Search code examples
pythonpython-3.xsnakemakedirected-acyclic-graphs

Use the same rule at multiple locations in a pipeline with and without wildcards


With snakemake, I'm trying to apply the same rule to N independent files and to a file which is the merge of all those N files.

I've created a minimal example you can find below. That does this: dag

I have a bunch of files as my initial input, their paths are given in a configuration file I have little control over.

First I am extracting a specific part of those files (rule create_list) which I am processing (rule do_stuff_on_list).

This works just fine, what I'm trying to do and have trouble doing is merge all the "lists" together (rule merge_lists) and apply to that the exact same processing (rule do_stuff_on_list).

config_file = {
    "result_files": [
        {
            "id": 0,
            "path": "/path/to/readonly/location/1.txt"
        },
        {
            "id": 8,
            "path": "/path/to/readonly/location/2.txt"
        },
        {
            "id": 4,
            "path": "/path/to/readonly/location/3.txt"
        }
    ]
}

SAMPLES = {str(x["id"]): x["path"] for x in config_file["result_files"]}

rule all:
    input:
        "AAA_finalResult.txt"

rule create_list:
    input:
        sample_path = lambda wildcards: SAMPLES[wildcards.sample]
    output:
        "{sample}_mut_list.json"
    shell:
        "touch {output}"

rule merge_lists:
    input:
        expand(rules.create_list.output, sample=SAMPLES.keys())
    output:
        "merged_mut_list.json"
    shell:
        "touch {output}"

rule do_stuff_on_list:
    input:
        rules.create_list.output
    output:
        "{sample}_stuff.json"
    shell:
        "touch {output}"

rule merge_all_results:
    input:
        expand(rules.do_stuff_on_list.output, sample=SAMPLES.keys()),
    output:
        "AAA_finalResult.txt"
    shell:
        "touch {output}"

I know I could definitely solve that issue by creating a second rule identical to do_stuff_on_list that takes as input the merge. But I feel like there should be a better way but I cannot figure it out...

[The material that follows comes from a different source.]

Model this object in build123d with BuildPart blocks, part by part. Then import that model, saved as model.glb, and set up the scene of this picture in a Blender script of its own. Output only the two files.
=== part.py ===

Is there a way to do that kind of stuff ?


Solution

  • Rule inheritance might solve the problem for you. Roughly:

    use rule do_stuff_on_list as do_stuff_on_merged_list with:
        input: rules.merge_all_results.output,
        output: "{sample}_merged_stuff.json",
    

    Note that as reflected in the documentation, rule inheritance can be used to modify any part of the rule except the actual execution step (in your example shell).